In an article published yesterday, Crain’s ponders over why boutiques can’t seem to make it down on the Lower East Side.
The culprit, according to them? No daytime foot traffic.
Recently, stores like Annie Havlicek and In God We Trust have shuttered, and it seems to have a lot to do with the sparse, mostly-local traffic during the day that’s juxtaposed against a booming nightlife scene.
That, and jacked up rents.
The article mentions that In God We Trust’s rent went up $150 per square foot (a 25 per cent increase) before it decided to close its doors late last February.
IGWT’s General Manager Julie Noyce tells Crain’s: “The Lower East Side has always been for artists and rock ‘n’ rollers—if you get rid of that local flavour, then it’s just Steve Madden and a bunch of bars.”
True.
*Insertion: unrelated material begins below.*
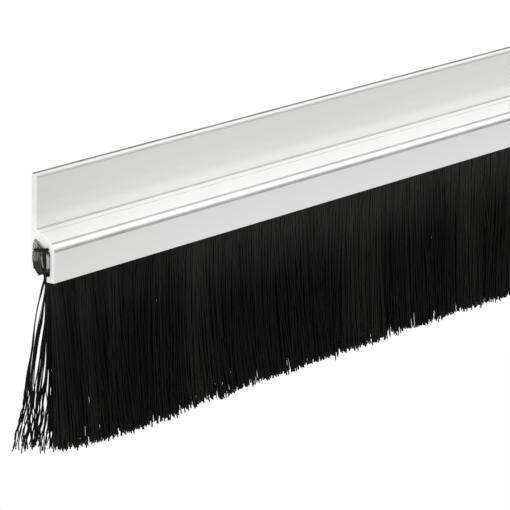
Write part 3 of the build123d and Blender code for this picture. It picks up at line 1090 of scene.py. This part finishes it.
def studio_world():
    """A grey sky, brighter overhead and towards the left end of the strip."""
    world = bpy.data.worlds.new("studio")
    SCENE.world = world
    g = Nodes(world, "ShaderNodeOutputWorld")

    def arithmetic(op, a, b):
        node = g.new("ShaderNodeMath", operation=op)
        g.put(node.inputs[0], a)
        g.put(node.inputs[1], b)
        return node.outputs[0]

    x, _, z = g.xyz(g.new("ShaderNodeTexCoord").outputs["Generated"])
    overhead = arithmetic("MULTIPLY", z, 0.50)
    leftwards = arithmetic("MULTIPLY", x, -0.30)
    level = arithmetic("ADD", arithmetic("ADD", overhead, leftwards), 0.82)
    sky = g.new("ShaderNodeCombineColor")
    for k in range(3):
        g.link(level, sky.inputs[k])
    white_to_camera(g, "ShaderNodeBackground", sky.outputs[0], strength=1.0)


def lights():
    for name, place, size, power in LIGHTS:
        light = bpy.data.lights.new(name, "AREA")
        light.shape = "RECTANGLE"
        light.size, light.size_y = size
        light.energy = power
        ob = add_object(name, light)
        ob.location = place
        ob.rotation_mode = "QUATERNION"
        aim = Vector(LIGHT_TARGET) - Vector(place)
        ob.rotation_quaternion = aim.to_track_quat("-Z", "Y")


def camera():
    """Looks down at the left end of the strip from its front left."""
    pitch, yaw, roll = CAMERA_PITCH, CAMERA_YAW, CAMERA_ROLL
    back = Vector((math.sin(yaw) * math.cos(pitch), -math.cos(yaw) * math.cos(pitch),
                   math.sin(pitch)))
    right = Vector((math.cos(yaw), math.sin(yaw), 0))
    up = back.cross(right)
    rolled_right = math.cos(roll) * right + math.sin(roll) * up
    rolled_up = -math.sin(roll) * right + math.cos(roll) * up
    matrix = Matrix.Identity(4)
    for column, axis in enumerate((rolled_right, rolled_up, back, Vector(CAMERA_PLACE) * MM)):
        for row in range(3):
            matrix[row][column] = axis[row]
    data = bpy.data.cameras.new("camera")
    data.sensor_width = 36.0
    data.sensor_fit = "HORIZONTAL"
    data.lens = CAMERA_LENS
    data.clip_start, data.clip_end = 0.01, 100.0
    ob = add_object("camera", data)
    ob.matrix_world = matrix
    SCENE.camera = ob


studio_floor()
studio_world()
lights()
camera()
SCENE.view_settings.view_transform = "Standard"
SCENE.view_settings.look = "None"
So then where?
Like all stories on the dismal LES, the article finds refuge in Williamsburg. Peter Levitan, the managing director at Sierra Realty, says, “Cooler tenants are starting to get a little tired of Manhattan and are looking to explore other neighborhoods, like Williamsburg, as SoHo becomes more and more of a mall.”
As of now, some of those cooler tenants include Annie Havlicek, who is considering both Williamsburg and the West Village, and Scoop, who said recently that Williamsburg, or any other hip Brooklyn neighbourhood, might be next on its list.
So is there any hope for the LES? Crain’s reports that in the past 18 months, rents have gone up about 20 per cent, and the steady emergence of new nightlife isn’t going to make that number drop. Bowery Boogie notes another problem: “We’ve also heard from a number of shopkeepers that the reputation around here is people look but don’t buy.”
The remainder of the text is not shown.